Uma dessas leis surgiu no estado da Lousiana, em 1890, e proibia que negros viajassem nos mesmos vagões no transporte coletivo. Ela estabeleceu a doutrina do “separados, mas iguais”, que apesar de inconstitucional foi aceita pela Suprema Corte dos EUA. Foi a primeira de muitas, e acabou por dar legitimidade a um estado de segregação tão forte que esse racismo legal influenciou ninguém menos que os nazistas alemães, que se inspiravam nas leis Jim Crow contra os negros para criar a própria legislação contra os judeus.

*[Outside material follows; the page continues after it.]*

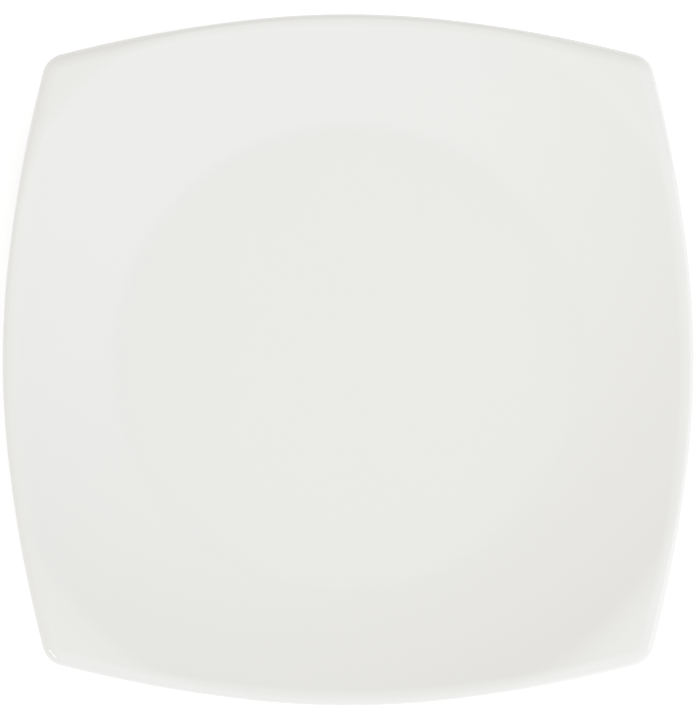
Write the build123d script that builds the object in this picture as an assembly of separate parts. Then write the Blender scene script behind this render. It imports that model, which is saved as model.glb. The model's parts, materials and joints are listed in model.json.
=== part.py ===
from build123d import *

import os
from math import atan2, cos, degrees, radians, sin, sqrt, tan

# A square dinner plate in glazed porcelain, standing on its foot at z = 0.
# Its face is a surface of revolution: a round flat well, a rim that curves up from it, and a
# bend that brings the rim level again. A rounded-square outline cuts that surface, so the
# corners end level while the middles of the sides are still climbing.
# Lengths are in millimetres and angles in degrees.

# Outline, seen from above
plate_width = 270.0             # between the middles of two opposite sides
side_crown_radius = 333.0       # the curve in the middle of each side
side_crown_half_angle = 7.3     # how far it turns each way from the middle
side_flank_radius = 580.0       # the flatter curve from there to the corner
corner_radius = 9.5

# Face, from the well outwards
well_radius = 88.0              # the flat middle
well_bend_radius = 34.5         # hollow bend between the well and the rim
rim_start_angle = 10.0
rim_curve_radius = 216.0        # hollow curve of the rim
rim_end_angle = 23.0
corner_bend_radius = 28.0       # round bend that levels the corners

# Wall, the same from the well to the lip
wall = 5.0
lip_top_radius = 2.9
lip_under_radius = 1.2

# Foot ring, under the edge of the well
foot_height = 3.5
foot_setback = 6.0              # from the edge of the well in to the foot's outer edge
foot_width = 4.0                # at its base
foot_draft = 15.0               # how far its sides lean from upright
foot_edge_radius = 1.0
foot_root_radius = 2.2

# Glaze, all over but the foot's tip, which is wiped bare before the firing
glaze_thickness = 0.25
glaze_line_height = 1.3

overrun = 5.0                   # what a cutting solid or a blank stands out past the plate

quarter_turn = 90.0
upright_share = 0.01            # a face is upright where its normal rises less than this


# A point in plan, from the centre of an arc
def around(centre, radius, angle):
    return centre + Vector(radius * cos(radians(angle)), radius * sin(radians(angle)))


# A point of the section, under the centre of an arc, or over it for a negative radius
def under(centre, radius, slope):
    return centre + Vector(radius * sin(radians(slope)), 0, -radius * cos(radians(slope)))


# Centres of the outline's arcs on the +X side. Each arc runs on from the one before it, and
# the corner's centre lies on the diagonal.
crown_centre = Vector(plate_width / 2 - side_crown_radius, 0)
flank_centre = around(crown_centre, side_crown_radius - side_flank_radius, side_crown_half_angle)
mirrored_flank_centre = Vector(flank_centre.Y, flank_centre.X)
corner_reach = side_flank_radius - corner_radius
flank_middle = (flank_centre.X + flank_centre.Y) / 2
flank_offset = (flank_centre.X - flank_centre.Y) / 2
corner_place = flank_middle + sqrt(corner_reach**2 / 2 - flank_offset**2)
corner_centre = Vector(corner_place, corner_place)
flank_end_angle = degrees(atan2(corner_place - flank_centre.Y, corner_place - flank_centre.X))
outline_reach = corner_centre.length + corner_radius

# Centres of the section's arcs on the face
well_height = foot_height + wall
well_bend_centre = Vector(well_radius, 0, well_height + well_bend_radius)
rim_centre = under(well_bend_centre, well_bend_radius - rim_curve_radius, rim_start_angle)
corner_bend_centre = under(rim_centre, rim_curve_radius + corner_bend_radius, rim_end_angle)
plate_height = corner_bend_centre.Z + corner_bend_radius
blank_radius = max(outline_reach, corner_bend_centre.X) + overrun


# The rounded square, drawn in by an inset
def outline(inset):
    flank_turn = flank_end_angle - side_crown_half_angle
    arcs = [
        CenterArc(crown_centre, side_crown_radius - inset, -side_crown_half_angle,
                  2 * side_crown_half_angle),
        CenterArc(flank_centre, side_flank_radius - inset, side_crown_half_angle, flank_turn),
        CenterArc(corner_centre, corner_radius - inset, flank_end_angle,
                  quarter_turn - 2 * flank_end_angle),
        CenterArc(mirrored_flank_centre, side_flank_radius - inset,
                  quarter_turn - flank_end_angle, flank_turn),
    ]
    return make_face([Rot(Z=quarter_turn * side) * arc for side in range(4) for arc in arcs])


# The bends of the section at a depth under the face, from the edge of the well outwards
def rim_run(depth):
    bends = [
        (well_bend_centre, well_bend_radius + depth, 0, rim_start_angle),
        (rim_centre, rim_curve_radius + depth, rim_start_angle, rim_end_angle),
        (corner_bend_centre, depth - corner_bend_radius, rim_end_angle, 0),
    ]
    return [
        ThreePointArc(*(under(centre, radius, slope) for slope in (first, (first + last) / 2, last)))
        for centre, radius, first, last in bends
    ]


# The line under the plate, from the centre over the foot ring to the edge of the well
def foot_run(inset):
    lean = tan(radians(foot_draft))
    side_inset = inset / cos(radians(foot_draft))
    foot_outer = well_radius - foot_setback
    base_outer = foot_outer - side_inset
    base_inner = foot_outer - foot_width + side_inset
    recess_height = foot_height + inset
    root_radius = foot_root_radius + inset
    return FilletPolyline(
        (0, 0, recess_height),
        (base_inner - recess_height * lean, 0, recess_height),
        (base_inner, 0, 0),
        (base_outer, 0, 0),
        (base_outer + recess_height * lean, 0, recess_height),
        (well_radius, 0, recess_height),
        radius=[root_radius, foot_edge_radius, foot_edge_radius, root_radius],
    )


# Half of the plate's section, drawn in by an inset, level past its last bend
def section(inset):
    face = rim_run(inset)
    underside = rim_run(wall - inset)
    foot = foot_run(inset)
    face_start, face_end = face[0] @ 0, face[-1] @ 1
    under_end = underside[-1] @ 1
    edges = [
        Line((0, 0, face_start.Z), face_start),
        *face,
        Line(face_end, (blank_radius, 0, face_end.Z)),
        Line((blank_radius, 0, face_end.Z), (blank_radius, 0, under_end.Z)),
        Line((blank_radius, 0, under_end.Z), under_end),
        *underside,
        *foot.edges(),
        Line(foot @ 0, (0, 0, face_start.Z)),
    ]
    return make_face(edges)


# Rounds the edge between the upright side and the faces that look up (1) or down (-1)
def round_lip(solid, looking, radius):
    side = solid.faces().filter_by(lambda face: abs(face.normal_at().Z) < upright_share)
    beside = solid.faces().filter_by(lambda face: face.normal_at().Z * looking > upright_share)
    return fillet([edge for edge in side.edges() if edge in beside.edges()], radius)


# The whole plate, drawn in by an inset all over but at its foot's base. The surface starts and
# ends on a diagonal, where a corner's curve is crossed squarely.
def plate(inset):
    blank = revolve(Rot(Z=quarter_turn / 2) * section(inset), Axis.Z)
    cutter = Pos(Z=-overrun) * extrude(outline(inset), plate_height + 2 * overrun)
    solid = round_lip(blank & cutter, 1, lip_top_radius - inset)
    return round_lip(solid, -1, lip_under_radius - inset)


# The fired clay under the glaze, with the bare tip of its foot
body = plate(glaze_thickness)

# The glaze is what lies between the body and the plate's full size. The bare foot parts it
# into a large sheet outside the ring and a small one inside it.
glaze = split(plate(0) - body, Plane.XY.offset(glaze_line_height), Keep.TOP)
recess_glaze, face_glaze = glaze.solids().sort_by(SortBy.VOLUME)

os.makedirs("parts", exist_ok=True)
nodes = {
    "porcelain_body": body,
    "face_and_rim_glaze": face_glaze,
    "foot_recess_glaze": recess_glaze,
}
for name, solid in nodes.items():
    export_step(solid, f"parts/{name}.step")
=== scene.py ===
import json
from math import atan2, cos, e, hypot, pi, radians, sin, sqrt, tan

import bmesh
import bpy
from mathutils import Matrix, Vector


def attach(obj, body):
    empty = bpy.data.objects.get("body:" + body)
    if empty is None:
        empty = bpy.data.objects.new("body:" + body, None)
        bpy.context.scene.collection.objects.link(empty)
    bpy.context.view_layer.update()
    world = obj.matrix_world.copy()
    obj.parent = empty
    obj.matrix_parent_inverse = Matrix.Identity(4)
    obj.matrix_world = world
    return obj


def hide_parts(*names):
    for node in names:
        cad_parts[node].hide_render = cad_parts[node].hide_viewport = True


# A square dinner plate in glazed porcelain. Shapes are modelled in millimetres and degrees, and
# each mesh is scaled to metres when it is finished.

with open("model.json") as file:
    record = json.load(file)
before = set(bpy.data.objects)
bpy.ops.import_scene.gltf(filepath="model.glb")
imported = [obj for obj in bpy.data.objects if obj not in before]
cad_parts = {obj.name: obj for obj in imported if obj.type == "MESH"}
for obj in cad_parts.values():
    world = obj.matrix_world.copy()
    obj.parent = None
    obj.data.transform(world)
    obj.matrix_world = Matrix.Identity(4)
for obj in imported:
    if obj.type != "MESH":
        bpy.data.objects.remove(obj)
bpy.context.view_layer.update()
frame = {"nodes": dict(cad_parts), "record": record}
mm = 0.001
mountHeights = {mount["name"]: mount["pos_m"][2] / mm for mount in frame["record"]["mounts"]}
print("frame loaded:", ", ".join(sorted(frame["nodes"])))

plateForm = {
    "width": 270.0,             # between the middles of two opposite sides
    "crownRadius": 333.0,       # outline: the middle of each side
    "crownTurn": 7.3,           # how far it turns each way
    "flankRadius": 580.0,       # outline: from there to the corner
    "cornerRadius": 9.5,
    "wellRadius": 88.0,         # section: the flat middle
    "wellBendRadius": 34.5,     # section: from the well up into the rim
    "rimStart": 10.0,
    "rimRadius": 216.0,         # section: the hollow curve of the rim
    "rimEnd": 23.0,
    "cornerBendRadius": 28.0,   # section: where the corners come level
    "wellHeight": mountHeights["well_face"],
    "wall": 5.0,
}

lipForm = {
    "shoulderReach": 6.2,       # how far inside the outline the lip begins to turn down
    "shoulderTurn": 0.135,      # slope that it gains on each millimetre of the way out
    "edgeReach": 2.4,           # the rounded edge outside the shoulder
    "edgeDrop": 1.8,
    "underReach": 1.3,
    "underRise": 0.6,
}

footForm = {
    "height": plateForm["wellHeight"] - plateForm["wall"],
    "setback": 6.0,             # from the edge of the well in to the ring's outer edge
    "width": 4.0,
    "draft": 15.0,
    "edgeRadius": 1.0,
    "rootRadius": 2.2,
    "roundSteps": 5,
}

glazeForm = {
    "thickness": 0.25,
    "lineHeight": 1.3,          # where the glaze stops, above what the plate stands on
    "lineRadius": 0.15,         # the glaze draws back into a soft bead there
    "lineSteps": 3,
    "endTurn": 60.0,            # an edge that folds more than this is where the sheet ends
}

# How finely each stretch of the plate is cut
meshSteps = {
    "crown": 20,
    "flank": 16,
    "corner": 24,
    "edge": 14,
    "shoulder": 20,
    "under": 8,
    "rim": 30,
    "bend": 6,
    "well": 9,
    "turn": 192,
}
joinReach = 0.01                # vertices nearer than this are one


# Section of the plate


def sectionBends(depth):
    # the three bends of the curve that runs a depth under the face, from the well outwards:
    # centre radius, centre height, bend radius, how far out it goes, and 1 where it is hollow
    form = plateForm
    start, end = radians(form["rimStart"]), radians(form["rimEnd"])
    wellX = form["wellRadius"]
    wellZ = form["wellHeight"] + form["wellBendRadius"]
    rimX = wellX + (form["wellBendRadius"] - form["rimRadius"]) * sin(start)
    rimZ = wellZ - (form["wellBendRadius"] - form["rimRadius"]) * cos(start)
    cornerX = rimX + (form["rimRadius"] + form["cornerBendRadius"]) * sin(end)
    cornerZ = rimZ - (form["rimRadius"] + form["cornerBendRadius"]) * cos(end)
    wellBend = form["wellBendRadius"] + depth
    rimBend = form["rimRadius"] + depth
    return [
        (wellX, wellZ, wellBend, wellX + wellBend * sin(start), 1),
        (rimX, rimZ, rimBend, rimX + rimBend * sin(end), 1),
        (cornerX, cornerZ, form["cornerBendRadius"] - depth, cornerX, -1),
    ]


rimFoot = sectionBends(0)[0][3]     # where the rim starts, out from the middle


def sectionHeight(radius, depth):
    if radius <= plateForm["wellRadius"]:
        return plateForm["wellHeight"] - depth
    for centreX, centreZ, bend, reach, hollow in sectionBends(depth):
        if radius <= reach:
            return centreZ - hollow * sqrt(bend**2 - (radius - centreX) ** 2)
    return centreZ + bend       # level beyond the last bend


def roundOff(inset, reach, drop):
    # a quarter of an ellipse: how far it has fallen away at an inset from its end
    share = max(0.0, 1 - inset / reach)
    return drop * (1 - sqrt(1 - share**2))


def lipTop(inset):
    shoulder = max(0.0, lipForm["shoulderReach"] - inset)
    edge = roundOff(inset, lipForm["edgeReach"], lipForm["edgeDrop"])
    return -lipForm["shoulderTurn"] * shoulder**2 / 2 - edge


def lipUnder(inset):
    return roundOff(inset, lipForm["underReach"], lipForm["underRise"])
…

As restrições aos negros americanos se estenderam além dos trens e ônibus. As escolas públicas, por exemplo, eram divididas entre as que atendiam brancos e as que atendiam negros. Em 1954 uma estudante negra de 8 anos, Linda Brown, teve sua matrícula negada em uma escola pública de Topeka, no estado do Kansas. Seu pai entrou com uma ação na justiça e o caso foi parar na Suprema Corte. A decisão unânime a favor de Brown e contra a doutrina “separados mas iguais” é tida como o marco do início do fim das leis Jim Crow.

Casos emblemáticos

No ano seguinte, a costureira negra Rosa Parks se recusou a dar seu lugar no ônibus a um homem branco, em Montgomery, Alabama. Ela foi presa, e como consequência houve uma série de protestos, com muitos negros boicotando as empresas de transporte coletivo. Como resposta, as empresas começaram a forçar os políticos a afrouxar ou até mesmo acabar com as leis de segregação racial.

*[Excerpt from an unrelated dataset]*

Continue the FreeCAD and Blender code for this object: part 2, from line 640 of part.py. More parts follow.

Como bem explicou o sociólogo e economista americano Thomas Sowell, “aqueles que veem o governo como a solução para os problemas sociais ficariam surpresos ao descobrir que é o governo quem cria esses problemas.” Em um artigo escrito após a morte de Rosa Parks ele mostra que o incentivo maior para a segregação foi político, e não econômico. “Ambos, negros e brancos, gastavam dinheiro com as passagens de ônibus, mas só os brancos contavam no processo político. (...) As pessoas que criticam o fato de empresários estarem no mundo dos negócios ‘só para ganhar dinheiro’ não entendem que se ganha dinheiro fazendo o que os outros querem, não o que você quer. O dinheiro dos negros era tão bom quanto o dinheiro dos brancos, mas não era assim com os votos.”

Em 1960, depois de ganhar a medalha de ouro nas Olimpíadas de Roma, o boxeador Cassius Clay voltou para casa, em Louisville, no Kentucky. Com a medalha no peito, ele foi até uma lanchonete local, onde negros não eram permitidos, e pediu à garçonete uma xícara de café e um cachorro-quente. “Não servimos negros”, respondeu a funcionária do local. “E nem eu como negros. Eu só quero uma xícara de café e um hambúrguer,” respondeu o medalhista olímpico. A situação, quase anedótica, foi contada por ele entre risadas em uma entrevista de televisão, mas teve tanto impacto em sua vida que foi um dos motivos que o levou a trocar de nome para Muhammad Ali. E sim, ele teve de sair do restaurante sem que seu pedido fosse atendido.

Mais tarde, em 1964, as Leis dos Direitos Civis sepultaram o sistema estatal de segregação racial dos Estados Unidos e decretaram o fim oficial das leis Jim Crow. Um marco na história da luta pelos direitos dos negros norte-americanos. Direitos que foram retirados no passado por democratas e progressistas, baseados em ideais de eugenia e racismo compartilhados por pessoas como Karl Marx, que ainda hoje fazem a cabeça de líderes de movimentos como o Black Lives Matter.